We invite you to stand with us as leaders of nonprofits, Disability Persons’ Organizations, Business-to-Business groups, Market Influencers, and Leaders of the Disabilities and Aging Communities to join our coalition of professionals.
Our focus is to proactively raise awareness among legislators about how our communities have become more independent by using smart speakers and related devices, also to help our legislators develop better technology-based policies that do not inadvertently affect our communities.
(For more information on this topic, please reference Debra Ruh’s recent article titled: “Persons with Disabilities and the Elderly are positively impacted by Voice Tech.”)
We ask you to please stand with us, together as leaders of non-profits, NGOs, disability persons’ organizations, business-to-business organizations, market influencers, and leaders in the disabilities and aging communities, to sign onto the attached letter of this coalition. Our goals are to raise awareness with legislators about how our communities have come to rely daily on smart technologies and voice activated devices. This positive collaboration of industry leaders from all sectors will ensure that legislators include us as a preferred resource in the early stages of policy making as engaged stakeholders. Also, they consult with us whenever legislation is being pursued and developed to regulate any smart technology devices that are so critical to our communities daily lives.
For more information, please contact Richard J. Streitz, Ruh Global IMPACT, COO at [email protected].
Thank you for your consideration
Of course, the security and privacy of voice technologies are essential to our communities. However, when legislators attempt to regulate voice technologies without proper awareness or understanding or do not consider the details of how and why the persons with disabilities and aging communities rely on them, there are bound to be unintended consequences. Poorly conceived regulation of voice technologies will disenfranchise persons with disabilities and the aging communities. We can prevent this.
Members of the California Assembly/Senate:
The undersigned coalition of non-profit organizations and advocates for persons with disabilities, including seniors aging into disabilities, respectfully ask that you include us as stakeholders in any discussions or efforts to legislate voice technologies.
Smart speakers have eliminated barriers to independence for the millions of us living with disabilities. They have empowered us to perform tasks otherwise provided by a caregiver, such as calling others for assistance, adjusting the temperature in our homes, shopping online, locking and unlocking doors to receive deliveries, setting security alarms, turning on and off lights, and raising and lowering blinds.

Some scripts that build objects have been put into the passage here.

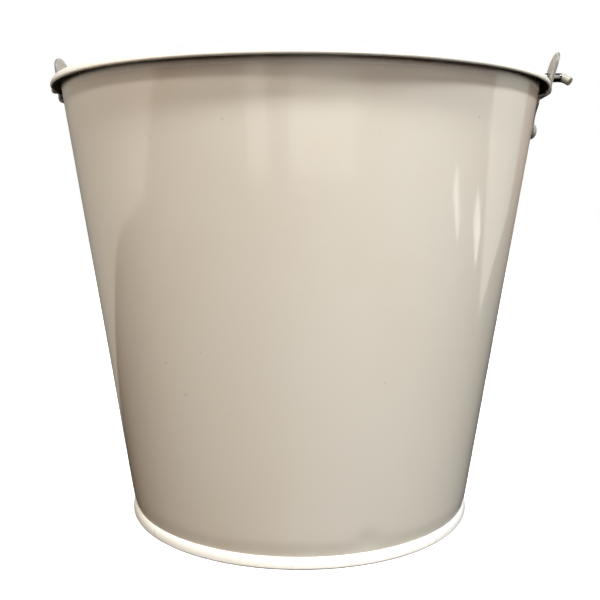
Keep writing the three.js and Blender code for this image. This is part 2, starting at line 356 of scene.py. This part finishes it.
class Strap:
    """The middle line of an ear in side view, from its top to the end of its tongue."""

    def __init__(self, lean, drop):
        middle = EAR_SHEET / 2
        face = RIM_RADIUS + EAR_CLEARANCE + middle
        slope = math.tan(math.radians(lean))
        bend = (face, EAR_BEND_HEIGHT)
        top = (face + (EAR_TOP - EAR_BEND_HEIGHT) * slope, EAR_TOP)
        corner = (RIM_RADIUS + EAR_CLEARANCE - EAR_CORNER, ROLL_CENTRE[1] - drop)
        elbow = EAR_ELBOW + middle
        elbow_height = corner[1] - EAR_CORNER - EAR_SHEET - EAR_ELBOW
        elbow_centre = (self.tongue(elbow_height, EAR_SHEET + EAR_ELBOW), elbow_height)
        end = RIVET_HEIGHT - TONGUE_HALF_WIDTH
        line = rounded([top, bend, (face, corner[1])], 2.5 * MM, 8)
        line += arc(corner, EAR_CORNER + middle, 0, -90, 10)[1:]
        line += arc(elbow_centre, elbow, 90, 180 - math.degrees(TAPER), 10)
        line.append((self.tongue(end, middle), end))
        self.points = [Vector(p) for p in line]
        self.lengths = [0.0]
        for a, b in zip(self.points, self.points[1:]):
            self.lengths.append(self.lengths[-1] + (b - a).length)

    @staticmethod
    def tongue(z, depth):
        return wall_radius(z, -GAP - depth)

    def at(self, distance):
        """The point at a distance down the strap."""
        i = 0
        while i < len(self.lengths) - 2 and self.lengths[i + 1] < distance:
            i += 1
        t = (distance - self.lengths[i]) / (self.lengths[i + 1] - self.lengths[i])
        return self.points[i].lerp(self.points[i + 1], t)

    def distance_to(self, z):
        """How far down the strap it first reaches a height."""
        for i, (a, b) in enumerate(zip(self.points, self.points[1:])):
            if b.y <= z <= a.y and a.y > b.y:
                return self.lengths[i] + (b - a).length * (a.y - z) / (a.y - b.y)
        return self.lengths[-1]


def ear_outline(strap):
    """The ear's flat blank, as points (across, down the strap)."""
    shoulder = strap.distance_to(ROLL_CENTRE[1] - 8 * MM)
    neck = strap.distance_to(ROLL_CENTRE[1] - 13 * MM)
    rivet = strap.distance_to(RIVET_HEIGHT)
    half = [(x, EAR_CROWN * (1 - y)) for x, y in arc((0, 0), 1, 90, 0, 20)]
    half = [(x * EAR_HALF_WIDTH, y) for x, y in half]
    half += spread(half[-1], (EAR_HALF_WIDTH, shoulder - 2 * MM), 20)
    half += rounded([(EAR_HALF_WIDTH, shoulder - 2 * MM), (EAR_HALF_WIDTH, shoulder),
                     (TONGUE_HALF_WIDTH, neck), (TONGUE_HALF_WIDTH, neck + 3 * MM)], 2 * MM, 4)[:-1]
    half += spread(half[-1], (TONGUE_HALF_WIDTH, rivet), 6)
    half += arc((0, rivet), TONGUE_HALF_WIDTH, 0, 90, 10)
    return half + [(-x, y) for x, y in reversed(half[1:-1])]


def inside(p, loop):
    """True where a point lies inside a closed outline."""
    odd = False
    for (x1, y1), (x2, y2) in zip(loop, loop[1:] + loop[:1]):
        if (y1 > p.y) != (y2 > p.y) and p.x < (x2 - x1) * (p.y - y1) / (y2 - y1) + x1:
            odd = not odd
    return odd


def filled_blank(outline, hole, step):
    """A flat outline filled with an even net of triangles. The hole's edge is in the net, but it is filled too."""
    points = [Vector(p) for p in outline + hole]
    ends = len(outline)
    edges = [(i, (i + 1) % ends) for i in range(ends)]
    edges += [(ends + i, ends + (i + 1) % len(hole)) for i in range(len(hole))]
    rim = list(points)
    width = max(p.x for p in rim)
    length = max(p.y for p in rim)
    columns = round(2 * width / step)
    for j in range(1, round(length / step)):
        for i in range(1, columns):
            p = Vector((-width + (i + 0.5 * (j % 2)) * step, j * step))
            clear = min((p - q).length for q in rim) > step * 0.6
            if clear and inside(p, outline) and not inside(p, hole):
                points.append(p)
    triangles_inside_outline = 2
    filled = delaunay_2d_cdt(points, edges, [], triangles_inside_outline, 1e-9)
    return filled[0], filled[2]


def make_ear(side, name, enamel, shaded_edge):
    """A stamped strap: the flat blank is bent along its middle line, thickened and rounded off."""
    strap = Strap(EAR_LEAN[name], EAR_DROP[name])
    hole_centre = (0, strap.distance_to(PIVOT_HEIGHT + EAR_CLEARANCE))
    hole = arc(hole_centre, EAR_HOLE_RADIUS, 0, 360, 40)[:-1]
    flat, faces = filled_blank(ear_outline(strap), hole, 1.1 * MM)
    vertices = []
    for across, along in flat:
        bent = strap.at(along)
        vertices.append((side * bent.x, across, bent.y))
    ear = add_mesh(f"ear_plate_{name}", vertices, faces, sharp=60)
    ear.data.materials.append(enamel)
    # The plate's edges take a darker enamel: painted shade.
    ear.data.materials.append(shaded_edge)
    sheet = ear.modifiers.new("sheet", "SOLIDIFY")
    sheet.thickness = EAR_SHEET
    sheet.offset = 0
    sheet.use_even_offset = True
    sheet.material_offset_rim = 1
    edge = ear.modifiers.new("edge", "BEVEL")
    edge.width = 0.2 * MM
    edge.segments = 2
    edge.limit_method = "ANGLE"
    edge.angle_limit = math.radians(60)
    return ear


# ---------------------------------------------------------------- rivets


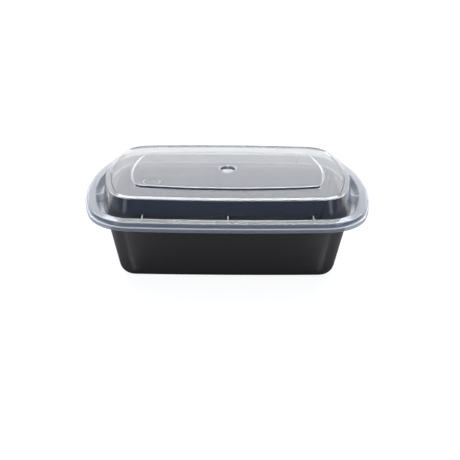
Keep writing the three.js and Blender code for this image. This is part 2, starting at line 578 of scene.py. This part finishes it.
@dataclass(frozen=True)
class MattFloor:
    """A plain pale table top, painted matt.

    The photograph is exposed so long that the table burns out to white. So the camera sees it
    lifted by a glow, while the container sees and mirrors the pale grey that it is.
    """

    colour: str = "#a8a9aa"
    seen_colour: str = "#707070"
    glow: float = 0.92
    roughness: float = 0.9
    specular: float = 0.1

    def material(self) -> bpy.types.Material:
        """Builds the finish.

        Returns:
            Its material.
        """
        made, tree = new_material("matt_painted_floor")
        paint = {"Roughness": self.roughness, "Specular IOR Level": self.specular}
        real = add_node(
            tree, "ShaderNodeBsdfPrincipled", {}, {"Base Color": linear(self.colour), **paint}
        )
        seen = add_node(
            tree,
            "ShaderNodeBsdfPrincipled",
            {},
            {
                "Base Color": linear(self.seen_colour),
                "Emission Color": (1.0, 1.0, 1.0, 1.0),
                "Emission Strength": self.glow,
                **paint,
            },
        )
        shown = add_node(tree, "ShaderNodeLightPath").outputs["Is Camera Ray"]
        sides = {0: shown, 1: real.outputs["BSDF"], 2: seen.outputs["BSDF"]}
        mixed = add_node(tree, "ShaderNodeMixShader", {}, sides)
        add_node(tree, "ShaderNodeOutputMaterial", {}, {"Surface": mixed.outputs[0]})
        return made


# Pieces


def add_object(name: str, mesh: bpy.types.Mesh) -> bpy.types.Object:
    """Puts a mesh in the scene as an object at the origin.

    Args:
        name: The object's name.
        mesh: Its mesh.

    Returns:
        The object.
    """
    made = bpy.data.objects.new(name, mesh)
    bpy.context.scene.collection.objects.link(made)
    return made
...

We value our privacy as much as anyone – and support well-informed privacy protections for smart speaker devices. However, we need legislators to understand that as smart devices enable us to live independently in our own homes – this reduces our reliance on family, friends, and caregivers to perform basic tasks – given this, smart speakers truly create privacy for us.
Further, the current COVID-19 pandemic highlights how voice-activated devices provide a critical lifeline for seniors and persons with disabilities who are isolated. Smart speakers have been vital in combatting loneliness by ensuring continued communication with families, loved ones and allowing us to listen to radio stations, music, audiobooks, have our eBooks read to us, and activate our televisions.
We are concerned that misunderstanding of how this technology works could lead to legislation that impairs its functioning, such as banning the sharing of smart speaker recordings or transcriptions with third parties. Ultimately, smart speakers are mostly a means for using third party services by voice that are already available through traditional means, like websites and apps on mobile phones, tablets, and laptops. The fact that we can now conduct these actions via voice rather than through physical manipulation of controls or screened devices is precisely what makes them great accessibility tools for our communities.
For too long, online services have been overly reliant on vision and physical control (touching and typing) as prerequisites for access. Recent innovations in voice technology and smart speakers have started to change that. Those of us with a brain injury, multiple sclerosis, Alzheimer’s, or cerebral palsy may speak in a way that is difficult for voice recognition technology to understand at first. A speaker that is “smart” will be able to adapt to our patterns of speech or our accents over time, but only if it has access to a growing library of utterances to improve its understanding.
As stakeholders in this technology, we are happy to collectively work with you to ensure legislative proposals contain inclusive language for the persons with disabilities and aging communities. We believe working together with legislators on well-conceived policy can protect privacy without unnecessarily blocking access to voice recognition technologies that preserve independence and provide accessibility.